On testing for independence between the innovations of several time series

Test statistics for checking the independence between the innovations of several time series are developed. The time series models considered allow for general specifications for the conditional mean and variance functions that could depend on common explanatory variables. In testing for independence between more than two time series, checking pairwise independence does not lead to consistent procedures. Thus a finite family of empirical processes relying on multivariate lagged residuals are constructed, and we derive their asymptotic distributions. In order to obtain simple asymptotic covariance structures, Möbius transformations of the empirical processes are studied, and simplifications occur. Under the null hypothesis of independence, we show that these transformed processes are asymptotically Gaussian, independent, and with tractable covariance functions not depending on the estimated parameters. Various procedures are discussed, including Cramér-von Mises test statistics and tests based on non-parametric measures. The ranks of the residuals are considered in the new methods, giving test statistics which are asymptotically margin-free.

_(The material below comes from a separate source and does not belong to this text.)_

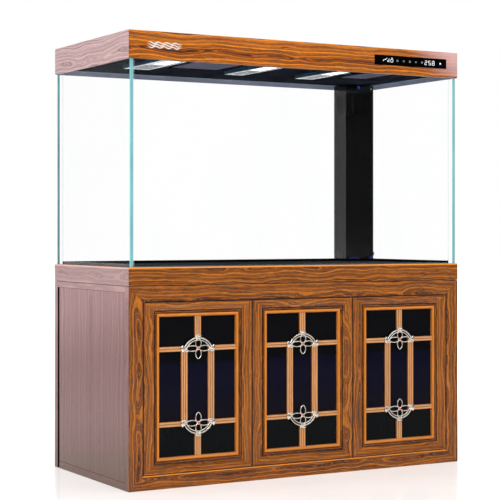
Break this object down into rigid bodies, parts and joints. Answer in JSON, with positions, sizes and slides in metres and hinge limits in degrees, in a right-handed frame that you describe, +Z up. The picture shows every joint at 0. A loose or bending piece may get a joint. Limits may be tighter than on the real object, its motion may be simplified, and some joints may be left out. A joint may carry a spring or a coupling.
{
  "type": "aquarium on stand",
  "caption": "Glass aquarium with a lamp canopy and an overflow column on a wooden cabinet stand with glazed doors and a sump filter inside.",
  "frame": {"origin": "middle of the footprint, on the floor that the cabinet stands on", "axes": "+Z up, the longest extent; +X along the length, to the right of someone who faces the doors; +Y from the doors to the back, the shortest extent"},
  "size_m": [1.5, 0.7, 1.69],
  "materials": {
    "wood": "glossy dark-veined rosewood-look veneer",
    "lattice_wood": "light ribbed wood bars",
    "board": "matte structural board",
    "clear_glass": "clear float glass with polished edges",
    "dark_glass": "near-black tinted glass",
    "black_plastic": "glossy black plastic",
    "grey_plastic": "grey pipe",
    "white_plastic": "satin white plastic",
    "lamp_diffuser": "white lamp unit",
    "control_glass": "black touch panel",
    "foam": "black foam mat",
    "antique_metal": "antique pale silver-gold cast metal",
    "steel": "steel pin"
  },
  "bodies": {
    "cabinet_and_tank": {"back_panel": "wood", "base_trim": "black_plastic", "cabinet_floor": "board", "deck": "board", "drain_pipe": "grey_plastic", "face_frame": "wood", "glass_back": "clear_glass", "glass_bottom": "clear_glass", "glass_front": "clear_glass", "glass_left": "clear_glass", "glass_right": "clear_glass", "heater": "black_plastic", "hinge_pin_left_bottom": "steel", "hinge_pin_left_top": "steel", "hinge_pin_middle_bottom": "steel", "hinge_pin_middle_top": "steel", "hinge_pin_right_bottom": "steel", "hinge_pin_right_top": "steel", "latch_left_body": "black_plastic", "latch_middle_body": "black_plastic", "latch_right_body": "black_plastic", "mullion_left": "wood", "mullion_right": "wood", "overflow_column": "black_plastic", "return_pipe": "white_plastic", "return_pump": "black_plastic", "side_panel_left": "wood", "side_panel_right": "wood", "sump_tank": "clear_glass", "tank_mat": "foam", "top_band": "wood"},
    "door_left": {"door_left_frame": "wood", "door_left_pane": "dark_glass", "door_left_lattice": "lattice_wood", "door_left_ornament_upper": "antique_metal", "door_left_ornament_lower": "antique_metal"},
    "latch_left_plunger": {"latch_left_plunger": "white_plastic"},
    "door_middle": {"door_middle_frame": "wood", "door_middle_pane": "dark_glass", "door_middle_lattice": "lattice_wood", "door_middle_ornament_upper": "antique_metal", "door_middle_ornament_lower": "antique_metal"},
    "latch_middle_plunger": {"latch_middle_plunger": "white_plastic"},
    "door_right": {"door_right_frame": "wood", "door_right_pane": "dark_glass", "door_right_lattice": "lattice_wood", "door_right_ornament_upper": "antique_metal", "door_right_ornament_lower": "antique_metal"},
    "latch_right_plunger": {"latch_right_plunger": "white_plastic"},
    "canopy": {"canopy_shell": "wood", "canopy_ceiling": "black_plastic", "lamp_left": "lamp_diffuser", "lamp_middle": "lamp_diffuser", "lamp_right": "lamp_diffuser", "control_panel": "control_glass"},
    "lid_left": {"lid_left": "wood"},
    "lid_right": {"lid_right": "wood"},
    "filter_tray_left": {"filter_tray_left": "black_plastic"},
    "filter_tray_right": {"filter_tray_right": "black_plastic"},
    "pump_impeller": {"pump_impeller": "white_plastic"}
  },
  "joints": [
    {"name": "door_left_hinge", "type": "hinge", "parent": "cabinet_and_tank", "child": "door_left", "pos_m": [-0.6845, -0.345, 0.373], "axis": [0, 0, -1], "range_deg": [0, 100]},
    {"name": "latch_left_press", "type": "slide", "parent": "cabinet_and_tank", "child": "latch_left_plunger", "axis": [0, 1, 0], "range_m": [0, 0.004], "stiffness_N_per_m": 150},
    {"name": "door_middle_hinge", "type": "hinge", "parent": "cabinet_and_tank", "child": "door_middle", "pos_m": [0.224, -0.345, 0.373], "axis": [0, 0, 1], "range_deg": [0, 100]},
    {"name": "latch_middle_press", "type": "slide", "parent": "cabinet_and_tank", "child": "latch_middle_plunger", "axis": [0, 1, 0], "range_m": [0, 0.004], "stiffness_N_per_m": 150},
    {"name": "door_right_hinge", "type": "hinge", "parent": "cabinet_and_tank", "child": "door_right", "pos_m": [0.6845, -0.345, 0.373], "axis": [0, 0, 1], "range_deg": [0, 100]},
    {"name": "latch_right_press", "type": "slide", "parent": "cabinet_and_tank", "child": "latch_right_plunger", "axis": [0, 1, 0], "range_m": [0, 0.004], "stiffness_N_per_m": 150},
    {"name": "canopy_lift", "type": "slide", "parent": "cabinet_and_tank", "child": "canopy", "axis": [0, 0, 1], "range_m": [0, 0.2]},
    {"name": "lid_left_hinge", "type": "hinge", "parent": "canopy", "child": "lid_left", "pos_m": [-0.3025, 0.075, 1.685], "axis": [-1, 0, 0], "range_deg": [0, 100]},
    {"name": "filter_tray_left_lift", "type": "slide", "parent": "cabinet_and_tank", "child": "filter_tray_left", "axis": [0, 0, 1], "range_m": [0, 0.1]},
    {"name": "lid_right_hinge", "type": "hinge", "parent": "canopy", "child": "lid_right", "pos_m": [0.4507, 0.075, 1.685], "axis": [-1, 0, 0], "range_deg": [0, 100]},
    {"name": "filter_tray_right_lift", "type": "slide", "parent": "cabinet_and_tank", "child": "filter_tray_right", "axis": [0, 0, 1], "range_m": [0, 0.1]},
    {"name": "pump_impeller_spin", "type": "hinge", "parent": "cabinet_and_tank", "child": "pump_impeller", "pos_m": [-0.1702, 0.07, 0.1036], "axis": [0, -1, 0], "continuous": true}
  ]
}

Generalized cross-correlations are introduced, extending the concept of cross-correlation to an arbitrary number of time series; portmanteau procedures based on them are discussed. In order to detect the dependence visually, graphical devices are proposed. Simulations are conducted to explore the finite sample properties of the methodology, which is found to be powerful against various types of alternatives when the independence is tested between two and three time series. An application is considered, using the daily log-returns of Apple, Intel and Hewlett-Packard traded on the Nasdaq financial market.